Limiter la transparence, miser sur le volontariat,
– Sortir la chaîne de sous traitance des obligations de vigilance
Selon la note des autorités françaises, le gouvernement souhaiterait voir un principe de « plafonnage du rapportage de la chaîne de sous traitance des grandes entreprises ». Ceux-ci ne pourraient exiger de leurs sous-traitants des obligations excédant les obligations de rapportage simplifiées applicables aux PME cotées. Là encore il s’agit d’une demande récurrente du patronat mais qui nuirait à la transparence et à l’efficacité du devoir de vigilance.
– Renforcer le secret des affaires
La transparence demandée par les réglementations du Green Deal aux entreprises n’est pas au goût du patronat. Dans leur note de position, l’Afep et son homologue allemand demandent ainsi à renforcer les secrets d’affaires en limitant la publication des « informations stratégiques » exigées par la CSRD, celles-ci « pouvant être utilisées par des concurrents non européens non soumis aux mêmes exigences de transparence ». Ces organisations demandent également de revoir les exigences en matière de digitalisation qui devaient permettre une meilleure transparence et comparabilité. Quant à Business Europe, elle demande aussi une meilleure protection pour certaines informations « sensibles » des plans de transition comme les projets de pipeline.
– Les notifications environnementales des industriels allégées ?
Ce c’est aussi la notification des données environnementales des installations industrielles qui sont visées par une moindre transparence. Le gouvernement français demande notamment que certaines données « confidentielles » ne soient pas publiées au niveau des sites. Sont notamment concernées les données sur l’utilisation de l’eau, de l’énergie, des matières premières, des données contextuelles (volumes de production et nombre d’heures d’exploitations) dont la transmission avait été rendue obligatoire par la directive sur les émissions industrielles (IEP) pour 8 500 entreprises industrielles.
– Plus de transparence pour les honoraires des auditeurs
On note toutefois un pas vers plus de transparence concernant les frais liés aux audits, très décriés dans la vérification des reporting CSRD. Le gouvernement demande notamment que figurent les honoraires de vérification des informations de durabilité en annexe des comptes de l’entreprises
– La taxonomie verte pourrait-elle devenir volontaire ?

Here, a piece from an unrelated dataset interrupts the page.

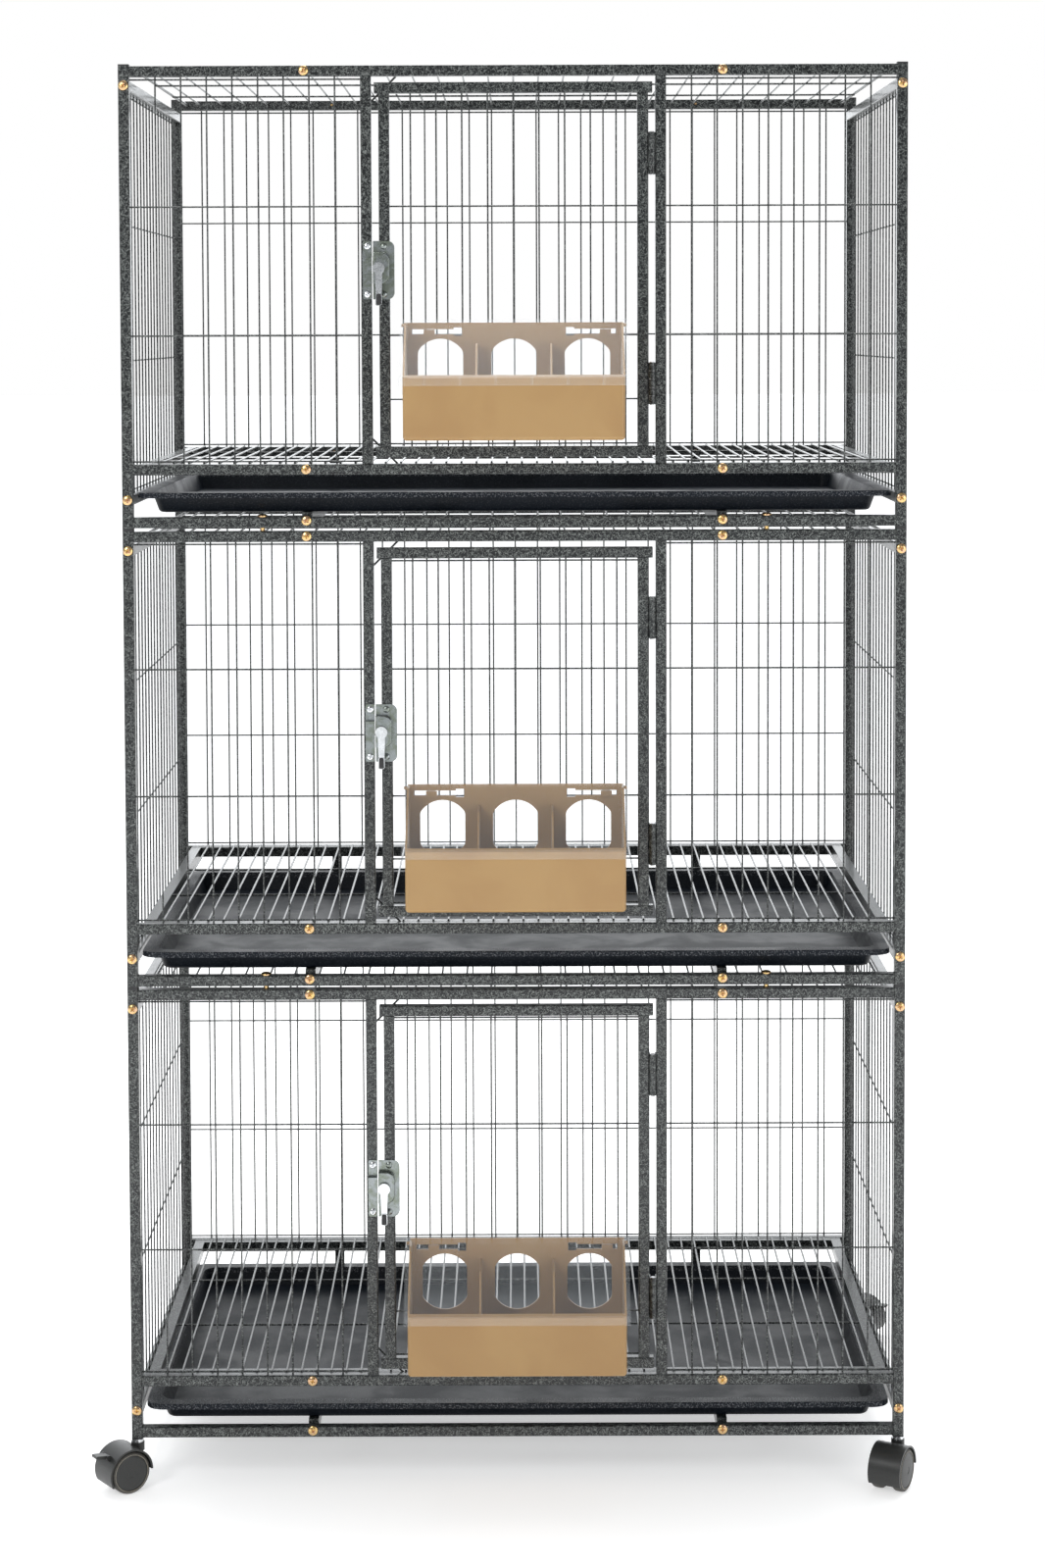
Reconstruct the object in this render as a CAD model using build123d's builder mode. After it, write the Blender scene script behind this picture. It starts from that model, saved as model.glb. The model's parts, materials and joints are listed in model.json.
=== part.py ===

Dans sa liste de demandes, l’Afep propose notamment de rendre facultative la taxonomie verte au motif que celle-ci « ne couvre qu’une partie de l’économie et impose une charge trop importante pour démontrer l’alignement des activités éligibles ». Ce système de classification des activités économiques permettant d’identifier celles qui sont durables sur le plan environnemental, doit pourtant permettre de mieux flécher les investissements vers les entreprises les plus vertes. Mais celui-ci a raté sa cible, estime Business Europe qui demande des « ajustements significatifs ». La demande du patronat ne semble pas avoir totalement convaincu le gouvernement français qui plaide plutôt pour des « modifications très ciblées des actes délégués » , notamment en révisant le ratio d’actifs verts des établissements de crédit pour éviter des conséquences négatives sur le financement des PME.